Whatever your rationale, if you're going to engage in non-compliant discretion in a customer's account, your compliance department and industry regulators may not give a damn as to your reasons. And if you add into the mix a few solicited trades checked off as solicited, well, the sanctions in this case speak to that far better than any explanations I can offer.
The temptations of exercising discretion and marking solicited trades as unsolicited frequently bedevil stockbrokers. Over the years, I have heard many explanations and excuses from my law firm's clients as to why they engaged in such forbidden behavior. In some instances, it was nothing more than a misunderstanding: a belief that written discretionary powers were on file. Other times, it was an inadvertent goof: a quick checkmark in the "UNSOL" rather than "SOL" box.

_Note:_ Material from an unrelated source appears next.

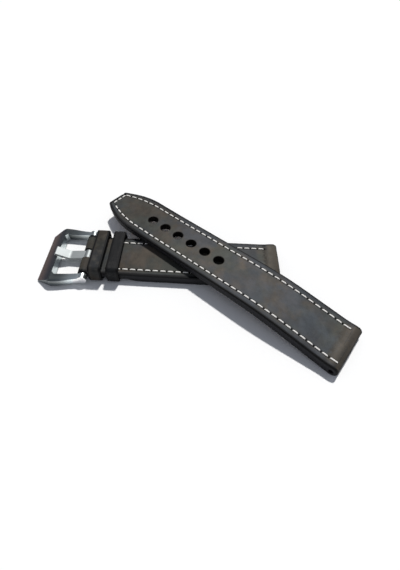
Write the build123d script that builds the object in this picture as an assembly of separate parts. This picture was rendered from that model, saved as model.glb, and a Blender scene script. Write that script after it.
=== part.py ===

How does one explain the reason for engaging in unauthorized discretion? More often than not, the motivation was time pressure when a stockbroker couldn't get a hold of a client and figured, what the hell, the timing is right to buy this stock and we have been discussing the possibility. As to mis-marked tickets, hey, it happens. Frankly, Wall Street's regulators and rules are at their most absurd and moronic when they wag fingers at misconduct that is little more than an inadvertent example of human error not prompted by financial considerations. Is there much that we can do to avoid human error in these high-tech days? Probably not. You want to remove the erasers from all pencils and pull out the "DELETE" key on your computer?
On the other hand, not every example of unauthorized trading or mis-marked tickets can be ascribed to time pressure and fatigue. Frequently, bad folks are simply up to no good. Similarly, some folks just won't listen to reason and no matter how often you warn certain registered persons to avoid shortcuts and go by the book, they figure that it's their lucky day and who's gonna know and who's gonna find out - and that's exactly when bad goes to worse.
Reprinted below is FINRA's discretionary rule [Ed: highlights added] for all those men and women on the Street who hear the Sirens' call and lose the will to resist. Note that the regulatory scheme is one of authorization by the customer and acceptance by the member firm. That's about as straightforward and simple a two-step proposition as you could imagine.
Note that Rule 2510(d)(1) carves out an exception for Time And Pricediscretion - the old T&P comes into play when there's a customer order "for the purchase or sale of a definite amount of a specified security" but for the exercise of T&P by the stockbroker. T&P is an effective order ONLY "until the end of the business day on which the customer granted such discretion . . ." In the old days, there wasn't such an intra-day limit on T&P, which is why the one-business-day limit trips up a number of industry veterans.
NASD Conduct Rule 2510. Discretionary Accounts
(a) Excessive Transactions
No member shall effect with or for any customer's account in respect to which such member or his agent or employee is vested with any discretionary power any transactions of purchase or sale which are excessive in size or frequency in view of the financial resources and character of such account.
(b) Authorization and Acceptance of Account
No member or registered representative shall exercise any discretionary power in a customer's account unless such customer has given prior written authorization to a stated individual or individuals and the account has been accepted by the member, as evidenced in writing by the member or the partner, officer or manager, duly designated by the member, in accordance with Rule 3010.
(c) Approval and Review of Transactions
The member or the person duly designated shall approve promptly in writing each discretionary order entered and shall review all discretionary accounts at frequent intervals in order to detect and prevent transactions which are excessive in size or frequency in view of the financial resources and character of the account.
This Rule shall not apply to:
(1) discretion as to the price at which or the time when an order given by a customer for the purchase or sale of a definite amount of a specified security shall be executed, except that the authority to exercise time and price discretion will be considered to be in effect only until the end of the business day on which the customer granted such discretion, absent a specific, written contrary indication signed and dated by the customer. This limitation shall not apply to time and price discretion exercised in an institutional account, as defined in Rule 3110(c)(4), pursuant to valid Good-Till-Cancelled instructions issued on a "not-held" basis. Any exercise of time and price discretion must be reflected on the order ticket;
(2) bulk exchanges at net asset value of money market mutual funds ("funds") utilizing negative response letters provided:
(A) The bulk exchange is limited to situations involving mergers and acquisitions of funds, changes of clearing members and exchanges of funds used in sweep accounts;
(B) The negative response letter contains a tabular comparison of the nature and amount of the fees charged by each fund;
(C) The negative response letter contains a comparative description of the investment objectives of each fund and a prospectus of the fund to be purchased; and
(D) The negative response feature will not be activated until at least 30 days after the date on which the letter was mailed.